Home

Sweet Chaos : The Grateful Dead's American Adventure

Author: Carol Brightman

Publication date: 1999

Clarkson Potter Publishers

A 'sociological history' of the Dead with sections about Brightman's life during the same years. Carol Brightman is the sister of Candace Brightman the long-time Grateful Dead lighting designer.

Publisher information:

"How the Dead, alone among the avatars of the rebellious '60s, survived to speak to successive generations is the subject of this intensely provocative and personal narrative. Social critic and biographer Carol Brightman, who was active in the political struggles of the era, presents a Whitmanesque tableau of America's colliding countercultures. Here the Dead - with their original fancy for the Beats and fondness for folk, bluegrass, and blues; their immersion in psychedelics; and their longing for a separate reality - appear alongside those they shunned: the radicals across the Bay in Berkeley.
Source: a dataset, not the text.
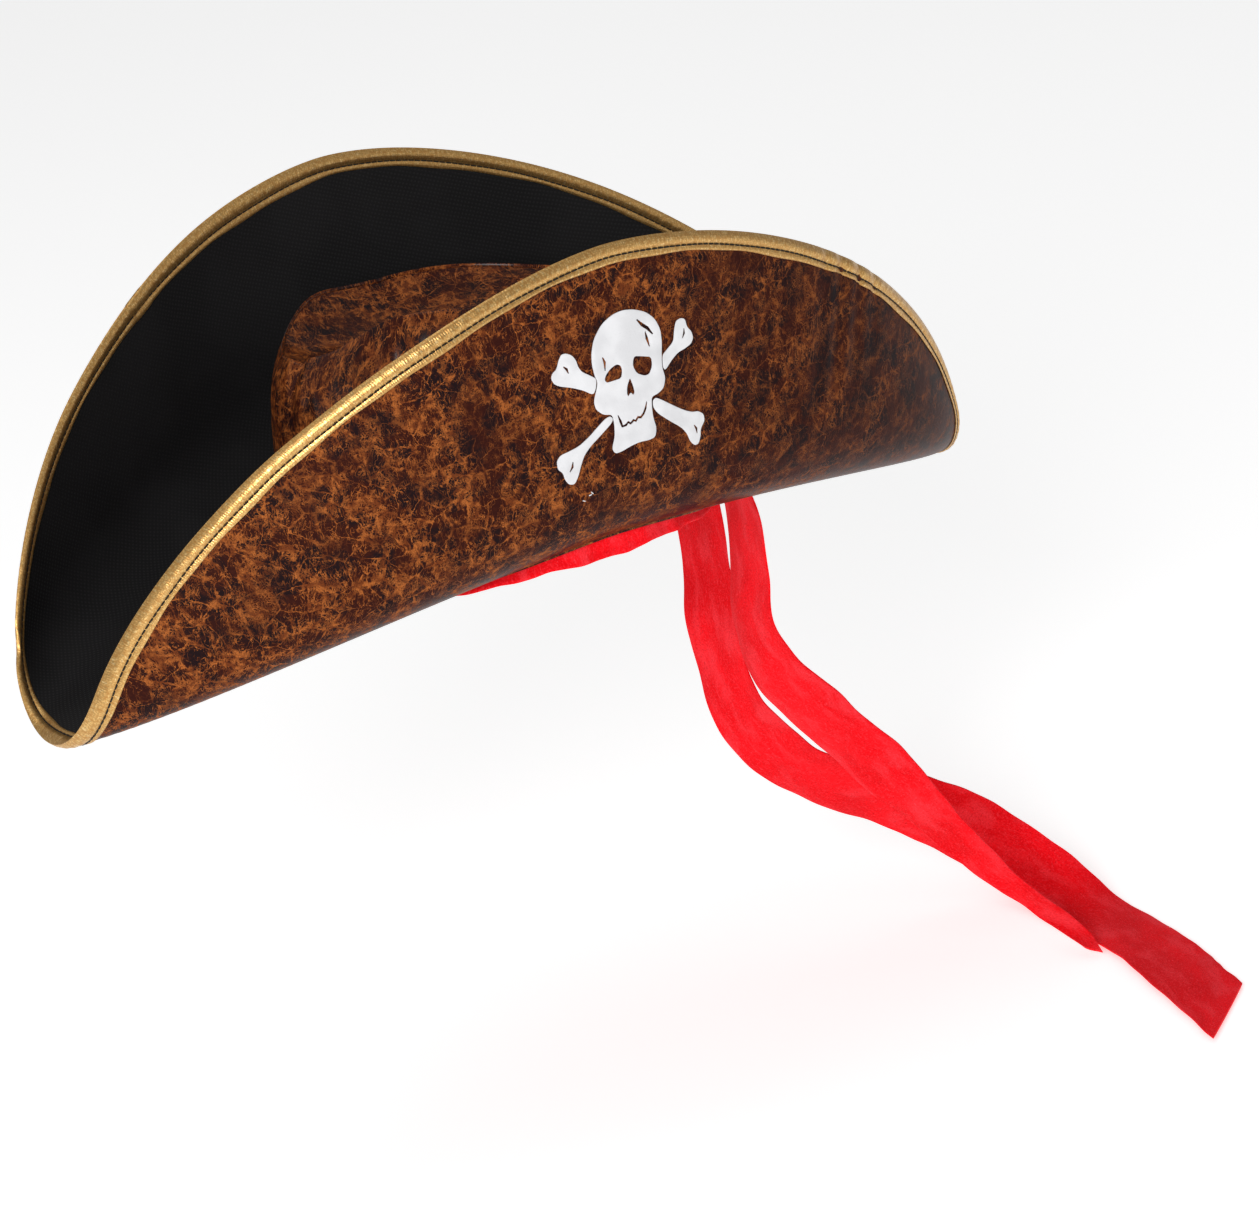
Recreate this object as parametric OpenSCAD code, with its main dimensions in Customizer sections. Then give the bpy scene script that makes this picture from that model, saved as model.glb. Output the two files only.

The Free Speech Movement, antiwar rallies, and trips to Vietnam and Cuba are re-created alongside Ken Kesey's Acid Tests, San Francisco be-ins, LSD trips, large and small, and rock festivals across the country. And gradually we see that while the zenith of the Grateful Dead experience was the moment of abandon to music, drugs, and dance, it was as a safe haven from the turmoil beyond the gates that the music and the culture won their place in the hearts of fans. ... Meanwhile, a new portrait of the nonleader leader emerges, as those closest to Jerry Garcia, particularly his second wife, Mountain Girl, speak of his passions and his demons. We see Garcia as a musical existentialist enamored of tradition, a man possessed of a strange, all-encompassing influence who held to a vision of the Grateful Dead's destiny even as he recoiled from the juggernaut it became."